New Jersey’s affordable-housing crisis has not eased much, if at all, in the past 18 months. The state remains the sixth most-expensive in the nation, and the typical renter does not earn enough to reasonably afford an average-priced studio apartment without spending more than 30 percent of income on housing, according to the 2018 “Out of Reach” report by the National Low Income Housing Coalition and the Housing and Community Development Network of New Jersey.
“There should be no such thing as ‘affordable housing’; all housing should be affordable,” Rubel said. “Yet, the need for affordable housing continues to grow every year and the result is an unbearable economic burden on the state and its taxpayers.”
Last March, a state Superior Court judge overseeing two Mercer County housing cases calculated that New Jersey needs to build close to 155,000 affordable units through 2025. After more than a decade of inaction by the state to promote the construction of low-income housing, more than 200 municipalities have reached court settlements to at least zone for and in some cases have started to build affordable homes to fulfill their obligations under the Supreme Court’s Mount Laurel doctrine. That doctrine, in the form of a series of rulings, holds that all communities must provide their fair share of homes for those of limited means.
A major incentive to municipalities to join the pilot program would be that they would earn two credits toward fulfilling their affordable-housing obligations for every tiny unit they build.
Tiny houses on TV
Many people probably know about the "tiny house" movement through one of several television shows — “Tiny House Nation,” “Tiny House Hunters,” and “Tiny House Big Living,” or the sitcom “Life in Pieces.” The trend includes younger couples looking for a low-priced house, empty nesters who are downsizing, and the middle-aged adding a home on their property for a relative or visitors.

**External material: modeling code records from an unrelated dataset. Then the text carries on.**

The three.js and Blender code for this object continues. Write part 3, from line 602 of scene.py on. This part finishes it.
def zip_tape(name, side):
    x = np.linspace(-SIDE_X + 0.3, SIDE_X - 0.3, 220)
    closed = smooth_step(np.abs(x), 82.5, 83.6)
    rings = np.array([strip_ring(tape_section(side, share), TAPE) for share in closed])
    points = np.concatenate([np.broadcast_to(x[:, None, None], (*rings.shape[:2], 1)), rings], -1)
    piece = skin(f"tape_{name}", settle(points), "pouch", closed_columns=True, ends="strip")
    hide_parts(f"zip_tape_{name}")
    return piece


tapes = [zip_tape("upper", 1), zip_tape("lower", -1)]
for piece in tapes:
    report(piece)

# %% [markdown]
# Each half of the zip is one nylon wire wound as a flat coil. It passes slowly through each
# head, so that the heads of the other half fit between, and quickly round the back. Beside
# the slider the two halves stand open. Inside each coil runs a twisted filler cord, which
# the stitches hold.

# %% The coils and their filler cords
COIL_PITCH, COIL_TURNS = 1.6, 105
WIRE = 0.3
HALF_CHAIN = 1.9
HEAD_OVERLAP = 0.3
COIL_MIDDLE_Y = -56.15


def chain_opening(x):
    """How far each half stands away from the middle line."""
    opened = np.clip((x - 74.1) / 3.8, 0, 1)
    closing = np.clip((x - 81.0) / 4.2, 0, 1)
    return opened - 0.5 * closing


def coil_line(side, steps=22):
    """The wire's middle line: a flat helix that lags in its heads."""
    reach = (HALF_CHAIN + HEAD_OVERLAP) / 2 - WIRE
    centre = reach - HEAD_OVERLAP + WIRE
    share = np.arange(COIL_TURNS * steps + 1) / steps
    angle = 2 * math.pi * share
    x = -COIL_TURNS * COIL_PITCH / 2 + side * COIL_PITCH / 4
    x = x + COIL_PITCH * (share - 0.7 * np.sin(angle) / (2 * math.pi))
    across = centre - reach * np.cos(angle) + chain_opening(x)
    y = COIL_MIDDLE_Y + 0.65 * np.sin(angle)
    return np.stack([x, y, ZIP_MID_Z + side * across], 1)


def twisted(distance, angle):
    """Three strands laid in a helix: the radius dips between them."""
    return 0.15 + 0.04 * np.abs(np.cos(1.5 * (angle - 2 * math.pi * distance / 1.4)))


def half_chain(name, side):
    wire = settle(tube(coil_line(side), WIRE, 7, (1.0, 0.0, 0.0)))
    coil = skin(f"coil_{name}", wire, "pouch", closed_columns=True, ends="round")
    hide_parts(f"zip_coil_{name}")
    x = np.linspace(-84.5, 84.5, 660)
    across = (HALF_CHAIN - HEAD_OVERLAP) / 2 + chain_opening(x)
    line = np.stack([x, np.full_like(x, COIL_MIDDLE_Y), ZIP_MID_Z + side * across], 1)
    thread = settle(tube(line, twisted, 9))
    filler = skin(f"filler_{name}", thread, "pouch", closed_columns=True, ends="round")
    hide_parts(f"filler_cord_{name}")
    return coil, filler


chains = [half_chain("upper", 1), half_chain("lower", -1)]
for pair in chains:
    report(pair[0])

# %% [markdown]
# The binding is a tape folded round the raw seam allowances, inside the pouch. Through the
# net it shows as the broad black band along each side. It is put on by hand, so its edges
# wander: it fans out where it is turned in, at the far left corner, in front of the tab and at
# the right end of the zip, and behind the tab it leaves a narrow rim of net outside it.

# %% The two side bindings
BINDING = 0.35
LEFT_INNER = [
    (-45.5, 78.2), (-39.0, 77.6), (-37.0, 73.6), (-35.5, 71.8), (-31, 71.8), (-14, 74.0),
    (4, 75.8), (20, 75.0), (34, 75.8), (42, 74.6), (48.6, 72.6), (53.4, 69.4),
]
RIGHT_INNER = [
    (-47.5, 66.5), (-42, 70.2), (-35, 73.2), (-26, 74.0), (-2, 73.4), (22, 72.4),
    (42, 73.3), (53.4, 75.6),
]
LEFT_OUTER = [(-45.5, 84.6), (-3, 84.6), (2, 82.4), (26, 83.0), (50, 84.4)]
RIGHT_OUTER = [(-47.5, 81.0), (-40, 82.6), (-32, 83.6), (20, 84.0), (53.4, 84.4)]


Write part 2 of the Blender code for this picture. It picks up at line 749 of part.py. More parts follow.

Thus far, New Jersey has not been especially friendly to the trend. Municipal zoning governs what kinds of homes a person can build and that has been one of the bars to the construction of tiny-home developments. Most zoning codes have minimum square-footage requirements and other rules for new home construction that the average tiny house would not meet. According to the U.S. Census Bureau, the typical home in the Northeast in 2010 included 2,336 square feet, which is almost eight times bigger than the tiny homes that could be built under the pilot program. Less than 3 percent of New Jersey housing units last year were studio apartments.
Under the bill, the pilot program would operate for three years. In applying for the pilot, municipalities would indicate how many homes they would build and estimate the rent they would charge. The NJHMFA would also be tasked with using rental assistance programs and other means to make the tiny homes affordable.
The bill does not anticipate a state cost for the grant portion of the pilot, directing the NJHMFA to seek funds from the federal government and other sources to implement it. Municipalities would be eligible for a portion of $1.65 million a year for three years to build the tiny-home developments.
Counting the homeless
In 2017, more than 8,500 New Jerseyans were counted as homeless, though advocates think the actual number is likely higher.
“We all have to recognize, no matter where we come from, we definitely have a problem with homelessness in our state,” Stack said.
A number of organizations and advocates for the homeless and low-income are supporting the bill.
Perry Shaw, chairman of the Mercer County Reentry Task Force, said the pilot project will help reduce homelessness among a number of different populations: “our homeless veterans who have sacrificed so much for all of us and our country; our returning citizens who have made mistakes in their past, served their time and are now attempting to return back into society and want to be productive citizens … our homeless young-adult population who are looking for a stable place to lay their head.”
Shaw said the project will also help advocates assist the residents of these developments.
“This bill will be the foundation that we can build off of to provide a host of wraparound services that include training, counseling and assistance with employment,” he said. “These services will not only benefit the individuals but their families and the communities they reside in.”
The only concern voiced by senators on the committee was that the bill explicitly state that a municipality’s participation in the pilot would be voluntary, something Stack promised to add to the legislation.
There has been at least some opposition to allowing tiny homes into a community in New Jersey. For instance, Tuckerton officials rejected a proposal in 2016 by the organization Ocean Inc. to build a tiny-home development that would have included 10 micro houses for homeless veterans after residents living near the site objected to it.
Rubel said she hopes that successful pilot projects throughout the state will help convince other municipalities that tiny homes are a viable option for housing the homeless and low-income people.
“If we are ever going to conquer this crisis, we must think outside the box and consider the viability of alternative solutions,” she said. “We must engage from within our communities and mobilize to give these pilot programs our encouragement. We must overcome the ‘NIMBY’ mindset and accept responsibility for being part of the solution rather than just being another obstruction.”